Desta vez, King teve mais controle sobre o processo criativo e até sobre aspectos da produção. Ele mesmo escreveu o roteiro e escolheu Mike Flanagan como diretor, um cineasta que já havia adaptado com sucesso outra obra sua, “Jogo Perigoso“. King também se envolveu na escolha do elenco, e aprovou a escalação de Ewan McGregor como Danny Torrance.

As negociações para viabilizar a produção de “Dr. Sono” tiveram de superar as exigências de King quanto à equipe do filme e sua inicial desconfiança quanto ao respeito à sua visão criativa. Por isso, o próprio Flanagan classificou seu desafio criativo como “aterrador” e o processo de convencimento de Stephen King como “o momento mais angustiante” de sua carreira.

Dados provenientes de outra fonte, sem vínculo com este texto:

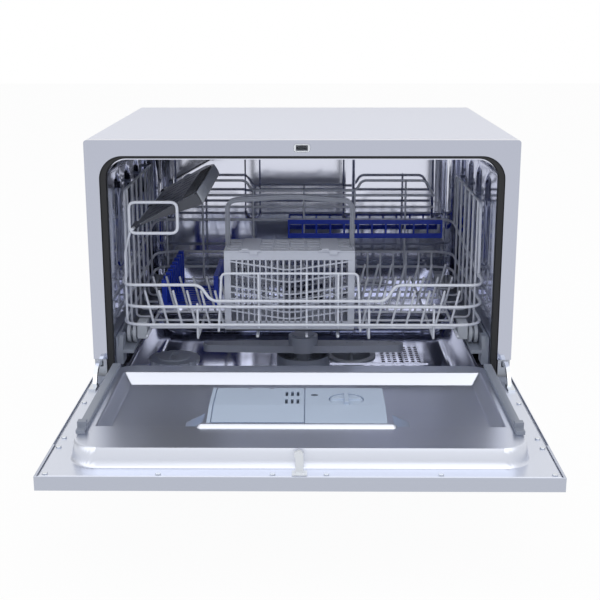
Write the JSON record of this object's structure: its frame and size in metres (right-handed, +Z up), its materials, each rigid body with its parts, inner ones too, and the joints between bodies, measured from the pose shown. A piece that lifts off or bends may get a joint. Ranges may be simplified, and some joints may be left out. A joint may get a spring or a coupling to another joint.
{
  "type": "countertop dishwasher",
  "caption": "Countertop dishwasher with its drop-down door open, a plate rack on rollers, a cutlery basket, a folding cup shelf, a spray arm and a detergent dispenser.",
  "frame": {"origin": "on the counter, under the middle of the part's depth and width with its door open", "axes": "+X to the user's right, +Y into the cabinet, +Z up from the counter"},
  "size_m": [0.55, 0.819, 0.438],
  "materials": {
    "white_paint": "satin",
    "steel": "brushed",
    "grey_plastic": "satin",
    "dark_plastic": "satin",
    "white_plastic": "gloss",
    "blue_grey_plastic": "satin",
    "light_plastic": "satin",
    "blue_plastic": "satin",
    "coated_wire": "gloss",
    "rubber": "matte",
    "chrome": "polished",
    "display": "gloss",
    "board": "satin"
  },
  "bodies": {
    "cabinet": {"cabinet_wrapper": "white_paint", "front_frame": "steel", "rear_panel": "white_paint", "base_pan": "grey_plastic", "kick_plate": "grey_plastic", "feet": "rubber", "tub_shell": "steel", "tub_back": "steel", "tub_floor": "steel", "door_gasket": "rubber", "latch_housing": "white_plastic", "hinge_housings": "grey_plastic", "rack_rails": "grey_plastic", "spray_collar": "grey_plastic", "filter_plate": "steel", "sump": "dark_plastic", "wash_pump": "dark_plastic", "drain_pump": "dark_plastic", "heater": "steel", "inlet_valve": "white_plastic", "drain_spigot": "grey_plastic", "cable_gland": "rubber", "softener_tank": "white_plastic", "air_break": "white_plastic"},
    "door": {"door_outer": "steel", "door_liner": "steel", "control_fascia": "dark_plastic", "display_window": "display", "control_board": "board", "latch_hook": "white_plastic", "roller_guides": "dark_plastic", "door_screws": "steel", "hinge_arms": "chrome", "dispenser_body": "blue_grey_plastic"},
    "rack": {"rack_front": "coated_wire", "rack_back": "coated_wire", "rack_left": "coated_wire", "rack_right": "coated_wire", "rack_floor": "coated_wire", "tines_left": "coated_wire", "tines_right": "coated_wire", "tines_rear": "coated_wire", "rack_loop": "coated_wire", "roller_brackets": "grey_plastic", "glass_strip": "blue_plastic", "spike_holder": "blue_plastic"},
    "cup_shelf": {"cup_shelf": "grey_plastic"},
    "cutlery_basket": {"cutlery_basket": "light_plastic"},
    "dispenser_lid": {"dispenser_lid": "blue_grey_plastic"},
    "filter_cup": {"filter_cup": "grey_plastic"},
    "power_button": {"power_button": "white_plastic"},
    "program_button": {"program_button": "white_plastic"},
    "rinse_cap": {"rinse_cap": "blue_grey_plastic"},
    "rollers_fl": {"rollers_fl": "grey_plastic"},
    "rollers_fr": {"rollers_fr": "grey_plastic"},
    "rollers_rl": {"rollers_rl": "grey_plastic"},
    "rollers_rr": {"rollers_rr": "grey_plastic"},
    "salt_cap": {"salt_cap": "grey_plastic"},
    "spray_arm": {"spray_arm": "grey_plastic"},
    "start_button": {"start_button": "white_plastic"}
  },
  "joints": [
    {"name": "door_hinge", "type": "hinge", "parent": "cabinet", "child": "door", "pos_m": [0, -0.088, 0.1165], "axis": [-1, 0, 0], "range_deg": [0, 90]},
    {"name": "rack_slide", "type": "slide", "parent": "cabinet", "child": "rack", "axis": [0, 1, 0], "range_m": [-0.3, 0]},
    {"name": "spray_arm_spin", "type": "hinge", "parent": "cabinet", "child": "spray_arm", "pos_m": [0, 0.1415, 0.1], "axis": [0, 0, 1], "continuous": true},
    {"name": "filter_turn", "type": "hinge", "parent": "cabinet", "child": "filter_cup", "pos_m": [0.074, 0.1795, 0.08], "axis": [0, 0, 1], "range_deg": [0, 90]},
    {"name": "salt_cap_turn", "type": "hinge", "parent": "cabinet", "child": "salt_cap", "pos_m": [-0.192, 0.1125, 0.09], "axis": [0, 0, 1], "range_deg": [0, 360]},
    {"name": "dispenser_lid_slide", "type": "slide", "parent": "door", "child": "dispenser_lid", "axis": [0, 1, 0], "range_m": [-0.062, 0]},
    {"name": "rinse_cap_turn", "type": "hinge", "parent": "door", "child": "rinse_cap", "pos_m": [0.053, -0.249, 0.15], "axis": [0, 0, 1], "range_deg": [0, 90]},
    {"name": "cup_shelf_fold", "type": "hinge", "parent": "rack", "child": "cup_shelf", "pos_m": [-0.222, 0.1275, 0.318], "axis": [0, -1, 0], "range_deg": [-29, 33]},
    {"name": "basket_lift", "type": "slide", "parent": "rack", "child": "cutlery_basket", "axis": [0, 0, 1], "range_m": [0, 0.05]},
    {"name": "power_button_push", "type": "slide", "parent": "door", "child": "power_button", "axis": [0, 0, 1], "range_m": [0, 0.0012], "stiffness_N_per_m": 400},
    {"name": "program_button_push", "type": "slide", "parent": "door", "child": "program_button", "axis": [0, 0, 1], "range_m": [0, 0.0012], "stiffness_N_per_m": 400},
    {"name": "start_button_push", "type": "slide", "parent": "door", "child": "start_button", "axis": [0, 0, 1], "range_m": [0, 0.0012], "stiffness_N_per_m": 400},
    {"name": "rollers_fl_roll", "type": "hinge", "parent": "rack", "child": "rollers_fl", "pos_m": [-0.2325, -0.0085, 0.1683], "axis": [1, 0, 0], "range_deg": [0, 1325]},
    {"name": "rollers_fr_roll", "type": "hinge", "parent": "rack", "child": "rollers_fr", "pos_m": [0.2325, -0.0085, 0.1683], "axis": [1, 0, 0], "range_deg": [0, 1325]},
    {"name": "rollers_rl_roll", "type": "hinge", "parent": "rack", "child": "rollers_rl", "pos_m": [-0.2325, 0.2795, 0.1683], "axis": [1, 0, 0], "range_deg": [0, 1325]},
    {"name": "rollers_rr_roll", "type": "hinge", "parent": "rack", "child": "rollers_rr", "pos_m": [0.2325, 0.2795, 0.1683], "axis": [1, 0, 0], "range_deg": [0, 1325]}
  ],
  "couplings": [
    {"joint": "rollers_fl_roll", "follows": "rack_slide", "rad_per_m": -76.923},
    {"joint": "rollers_fr_roll", "follows": "rack_slide", "rad_per_m": -76.923},
    {"joint": "rollers_rl_roll", "follows": "rack_slide", "rad_per_m": -76.923},
    {"joint": "rollers_rr_roll", "follows": "rack_slide", "rad_per_m": -76.923}
  ]
}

O resultado foi um filme que, embora não tenha sido tão aclamado quanto o original, foi bem recebido pelos fãs e teve uma performance satisfatória nas bilheterias. Além disso, a sequência “conversa” muito bem tanto com o livro quanto com o filme. Palmas para Mike Flanagan que conseguiu conciliar o que parecia inconciliável: as visões divergentes de dois gigantes criativos sobre “O Iluminado”. E ponto para King que, nas palavras de Flanagan, “ignorou ativa e intencionalmente tudo que Kubrick havia mudado” – até mesmo a morte de alguns personagens no filme.

Neste icônico caso brevemente narrado, parece claro que o vencedor dessa “briga” é um só: nós, o público, que contamos com a visão original de Stephen King para sua “cria” e a brilhante releitura cinematográfica de Stanley Kubrick.

O caso de “O Iluminado” e “Dr. Sono” levanta questões importantes sobre os direitos literários e a relação entre o autor e os cineastas, mas principalmente sobre a forma de negociação dos direitos literários. Obviamente, o autor apegado à sua obra não quererá ceder o controle criativo, enquanto a equipe criativa da obra audiovisual não desejará renunciar às decisões artísticas quanto ao conteúdo, o que eleva a importância estratégica do legal business affairs como agente viabilizador do negócio, agindo até criativamente para, com elevada técnica contratual, superar obstáculos.